The U.S. Mars rover has sent back engineering data to Earth for the first time since Wednesday. But mission officials do not expect it return to service anytime soon as they analyze what is causing its erratic communications.
After two days of receiving only beeps and garbled data from the Spirit rover, engineers at the Jet Propulsion Laboratory received what they call a limited data stream.
The rover transmitted two feeds one hour apart lasting a total of 30 minutes Friday morning in response to a command they had sent asking it to send diagnostic data on its condition.
Engineers are scanning it for clues about what is causing the communications trouble, but project manager Peter Theisinger says the vehicle's computer software is still not functioning normally and he calls its condition critical.
"We do not know to what extent we can restore functionality to the system because we don't know what's broken," he said. "We don't know what started this chain of events and I think personally that it's a sequence of things and we don't know therefore the consequences of that."
Mr. Theisinger says he suspects a hardware malfunction might be affecting the software's ability to communicate. Since hardware is unlikely to be fixed remotely, he suggests that engineers might have to devise a method to work around the problem. Whatever the trouble, the NASA official says the rover's computer senses a problem and is resetting itself many times a day.

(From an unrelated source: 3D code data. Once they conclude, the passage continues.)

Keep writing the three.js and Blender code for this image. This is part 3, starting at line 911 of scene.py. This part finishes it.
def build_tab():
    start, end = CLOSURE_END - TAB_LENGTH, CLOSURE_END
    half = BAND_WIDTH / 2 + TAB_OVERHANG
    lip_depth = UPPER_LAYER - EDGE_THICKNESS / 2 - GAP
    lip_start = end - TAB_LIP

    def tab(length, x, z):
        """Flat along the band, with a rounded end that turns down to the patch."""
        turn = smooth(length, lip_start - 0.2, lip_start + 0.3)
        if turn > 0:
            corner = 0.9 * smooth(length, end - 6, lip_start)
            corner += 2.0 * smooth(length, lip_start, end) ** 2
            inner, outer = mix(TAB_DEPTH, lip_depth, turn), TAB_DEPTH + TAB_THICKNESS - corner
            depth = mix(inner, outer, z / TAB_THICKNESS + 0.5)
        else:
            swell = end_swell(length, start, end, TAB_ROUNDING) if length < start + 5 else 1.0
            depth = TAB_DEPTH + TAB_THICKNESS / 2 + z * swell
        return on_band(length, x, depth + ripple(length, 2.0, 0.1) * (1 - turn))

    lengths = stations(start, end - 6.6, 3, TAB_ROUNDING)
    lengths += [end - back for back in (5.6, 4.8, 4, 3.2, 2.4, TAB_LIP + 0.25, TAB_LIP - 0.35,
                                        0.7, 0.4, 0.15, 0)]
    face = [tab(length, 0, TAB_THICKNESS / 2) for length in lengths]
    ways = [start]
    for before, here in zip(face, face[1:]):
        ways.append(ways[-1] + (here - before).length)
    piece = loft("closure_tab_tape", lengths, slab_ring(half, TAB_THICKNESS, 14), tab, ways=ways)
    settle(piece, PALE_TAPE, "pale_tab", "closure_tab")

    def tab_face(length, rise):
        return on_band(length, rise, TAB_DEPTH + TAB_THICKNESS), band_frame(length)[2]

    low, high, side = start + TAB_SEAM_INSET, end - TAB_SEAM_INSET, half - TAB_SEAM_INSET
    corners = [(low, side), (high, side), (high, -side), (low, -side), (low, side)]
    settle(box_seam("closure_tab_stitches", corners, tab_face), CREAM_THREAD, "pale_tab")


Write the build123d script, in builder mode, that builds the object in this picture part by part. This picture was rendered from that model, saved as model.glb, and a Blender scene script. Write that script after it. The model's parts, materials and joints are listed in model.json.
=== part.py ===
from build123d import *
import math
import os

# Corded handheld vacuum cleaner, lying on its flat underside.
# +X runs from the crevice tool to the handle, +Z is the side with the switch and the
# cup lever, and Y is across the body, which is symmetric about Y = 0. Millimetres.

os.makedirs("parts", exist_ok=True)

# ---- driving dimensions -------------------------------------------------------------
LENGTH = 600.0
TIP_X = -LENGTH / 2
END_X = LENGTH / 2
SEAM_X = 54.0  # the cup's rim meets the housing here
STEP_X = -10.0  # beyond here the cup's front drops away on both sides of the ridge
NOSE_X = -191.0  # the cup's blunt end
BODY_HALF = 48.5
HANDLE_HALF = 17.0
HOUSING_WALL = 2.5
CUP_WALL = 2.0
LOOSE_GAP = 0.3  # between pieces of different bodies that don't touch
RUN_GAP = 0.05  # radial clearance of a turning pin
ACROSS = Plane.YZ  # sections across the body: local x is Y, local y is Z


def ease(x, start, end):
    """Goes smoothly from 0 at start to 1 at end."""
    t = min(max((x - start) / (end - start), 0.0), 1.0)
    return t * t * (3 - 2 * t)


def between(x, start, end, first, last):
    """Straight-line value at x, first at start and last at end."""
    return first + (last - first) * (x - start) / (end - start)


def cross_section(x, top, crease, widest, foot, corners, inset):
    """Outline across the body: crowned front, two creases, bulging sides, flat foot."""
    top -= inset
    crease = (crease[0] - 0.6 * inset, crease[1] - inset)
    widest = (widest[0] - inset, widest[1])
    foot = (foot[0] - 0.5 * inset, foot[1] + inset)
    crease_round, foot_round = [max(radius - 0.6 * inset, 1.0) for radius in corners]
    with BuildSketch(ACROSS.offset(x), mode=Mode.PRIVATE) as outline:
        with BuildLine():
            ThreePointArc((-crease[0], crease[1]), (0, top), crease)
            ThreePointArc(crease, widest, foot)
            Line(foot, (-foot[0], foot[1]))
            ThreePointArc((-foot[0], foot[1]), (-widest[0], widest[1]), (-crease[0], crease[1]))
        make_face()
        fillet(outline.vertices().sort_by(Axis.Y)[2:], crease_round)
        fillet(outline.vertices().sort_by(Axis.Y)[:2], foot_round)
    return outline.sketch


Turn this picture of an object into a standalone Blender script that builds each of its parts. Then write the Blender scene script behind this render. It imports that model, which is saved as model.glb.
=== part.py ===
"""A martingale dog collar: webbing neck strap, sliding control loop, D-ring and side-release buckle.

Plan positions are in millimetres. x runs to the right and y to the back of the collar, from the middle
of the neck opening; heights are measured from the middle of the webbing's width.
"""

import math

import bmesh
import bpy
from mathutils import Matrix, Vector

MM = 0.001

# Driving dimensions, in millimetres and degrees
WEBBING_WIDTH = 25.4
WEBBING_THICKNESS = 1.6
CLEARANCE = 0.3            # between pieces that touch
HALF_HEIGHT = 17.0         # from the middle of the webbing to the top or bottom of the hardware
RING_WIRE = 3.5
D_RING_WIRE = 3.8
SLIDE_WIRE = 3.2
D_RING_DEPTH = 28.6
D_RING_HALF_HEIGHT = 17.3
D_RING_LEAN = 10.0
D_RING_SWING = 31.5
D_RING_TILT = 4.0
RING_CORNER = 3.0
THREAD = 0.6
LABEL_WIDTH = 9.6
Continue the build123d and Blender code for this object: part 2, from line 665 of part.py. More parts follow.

Mr. Theisinger says if Spirit can be made to work again, it might take several days or weeks under the best of circumstances.
"I expect that we will get functionality back out of this rover," he said. "The chances that it will be perfect again I would think are not good. The chances that it will not work at all I think are also low. I think we're somewhere in that broad middle and we need to understand the problem to find out exactly where we are."
The six-wheeled rover arrived on Mars three weeks ago to search for signs that water once flowed on the planet and made it habitable for some microbial forms of life. Its landing and subsequent operations were almost flawless until this trouble developed.
While engineers struggle to diagnose the problem, another Jet Propulsion Laboratory team is guiding an identical U.S. rover to a Sunday landing on the opposite side of Mars.
Mission officials say their objectives are not lost if Spirit fails because their minimum standard for success is to have one of the two rovers operating on Mars for 90 days. NASA's lead scientist for Mars exploration, James Garvin, says the space agency purposely designed somewhat redundant missions because of the strong possibility one might fail.
"A choice was made at NASA to fly two Mars exploration rovers not just for science but to be able to handle what Mars can throw at us," he said. "Together, they are part of a program. So we're aware of the stress and the risks and the challenges and that's a choice we actually made when we started."
NASA says the second rover, named Opportunity, is on a perfect course for Sunday's touchdown.